Véronique Priem et Toon Stockman se sont rencontrés en 1986. Il avait 13 ans, elle 15. Depuis, ils ne se sont jamais quittés. Lui et son équipe s’occupent de l’image de marque et du design de Gazeuse, tandis qu’elle est en charge du stylisme et des couleurs. « Nous nous sentons bien tous les deux, raconte-t-il. Mais les goûts de Véronique sont surprenants. C’est risqué de vouloir lui offrir un cadeau. C’est pourquoi j’ai eu la folle idée de sortir une alliance d’un distributeur de chewing-gum. Cela s’est avéré être un bon pari. » Tous leurs amis le savaient: un jour, ces deux-là se lanceraient dans la décoration intérieure. Et ils avaient raison: l’an dernier, le couple a conçu sa propre ligne de déco excentrique. Cette collection comprend une lampe en corde (Holiday), un miroir en denim ou en pied-de-poule (Poseur et Rendez-vous) ainsi qu’un plateau de service en Skaï (L’embarras du choix). Autant d’objets, fabriqués en Belgique, qui respirent la décontraction et le plaisir. Et Véronique d’ajouter: « S’amuser avec son intérieur est une autre de mes devises. N’ayez pas peur de combiner les choses. Ne vous demandez pas si cela va aller dans votre maison.
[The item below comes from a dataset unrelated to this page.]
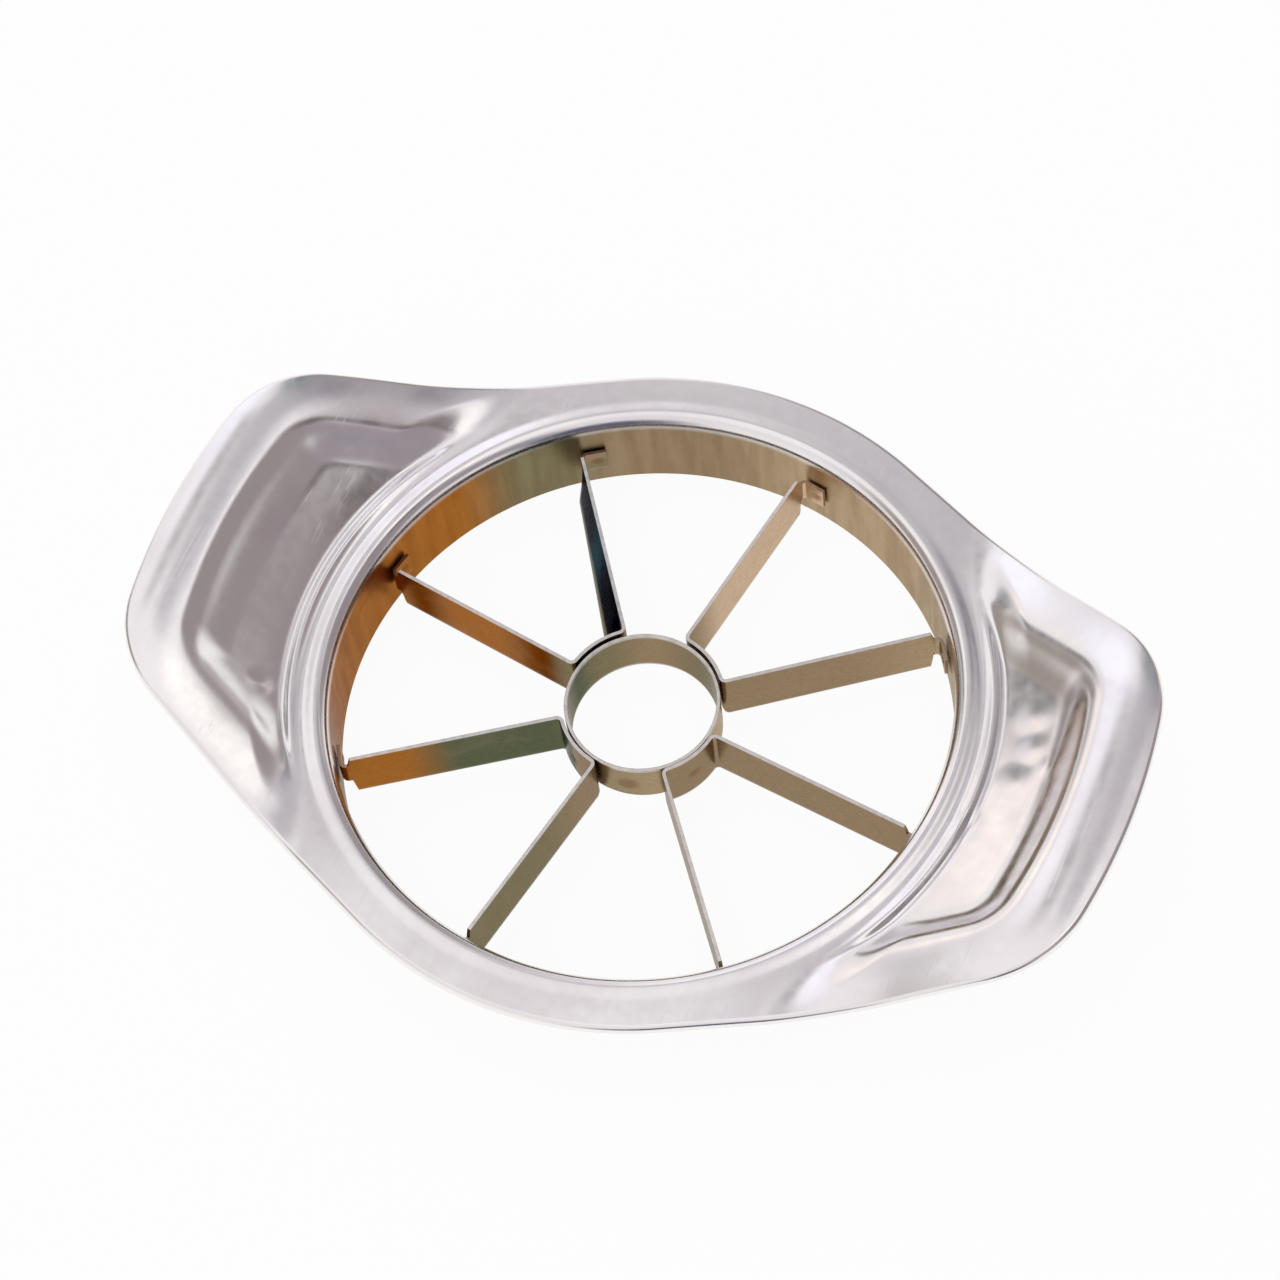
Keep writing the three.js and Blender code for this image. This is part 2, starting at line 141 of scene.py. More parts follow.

Osez briser les prétendues règles de goût. Et osez faire des erreurs: rien n’est éternel dans votre aménagement. C’est très facile de changer un meuble ou de repeindre un mur. Et en cas de doute sur un achat: choisissez toujours l’objet qui vous plaît le plus, pas celui qui va avec le reste. »
Osez faire des erreurs: rien n’est éternel dans votre aménagement.
Raconter une histoire
La philosophie de vie de la quinqua est contagieuse, notamment sa joie de vivre et le cran avec lequel elle a aménagé son intérieur. En effet, elle a choisi des couleurs, des objets ou des combinaisons sans limites ni guide. « C’est vrai, je fais les choses à ma façon. Mais j’admire aussi les architectes d’intérieur ou les décorateurs qui ont développé leur propre style. Je pense à Jean-Philippe Demeyer, au Studio Dimore de Milan ou à César Manrique, l’architecte de Lanzarote. J’aime particulièrement les intérieurs qui racontent une histoire personnelle. Par exemple, le grand flacon de parfum Chanel qui se trouve dans notre bibliothèque provient d’une parfumerie de Roulers, où je me rendais étant adolescente, pour acheter des affiches et des pancartes. Je les accrochais dans ma chambre. La vendeuse m’avait promis qu’un jour j’aurais cette grande bouteille. Elle a tenu sa parole. Maintenant, elle trône dans notre bibliothèque. Juste à côté de la porcelaine du Val Saint Lambert de mes beaux-parents. Et à côté d’un dragon orange que nous avons acheté lors d’un voyage à Hong Kong. »
Toute leur habitation est parsemée d’objets inattendus. Par exemple, le mur de la salle à manger est orné de couvertures de leur magazine fictif Suchalike. Ou encore la gigantesque photographie dans leur salon. « C’était une invitation à une fête organisée ici, à la maison. On y voit une table tournante, et du champagne, mais aussi des croissants accompagnés de saucisses Zwan. Le message était le suivant: n’espérez pas trop de la nourriture, mais l’ambiance sera de mise. » Quelque chose nous dit que ce fut une fête réussie. Une fête no limit.
En bref: Véronique Priem (50 ans) et Toon Stockman (48 ans)
Ils se sont rencontrés en 1986. Il avait 13 ans, elle en avait 15. Ils habitent et travaillent à Roulers.
Toon a travaillé chez Modular et Rotor, Véronique chez Agnès b., Anvers et ‘t Casteelken.
En 2010, ils ont fondé ensemble Gazeuse, une agence spécialisée dans le branding, le packaging et le design graphique.
En 2015, ils ont lancé leur propre magazine fictif Suchalike.
L’an dernier, ils ont mis au point leur ligne de décoration, également sous le nom de Suchalike, qui comprend des miroirs, des plateaux et des lampes.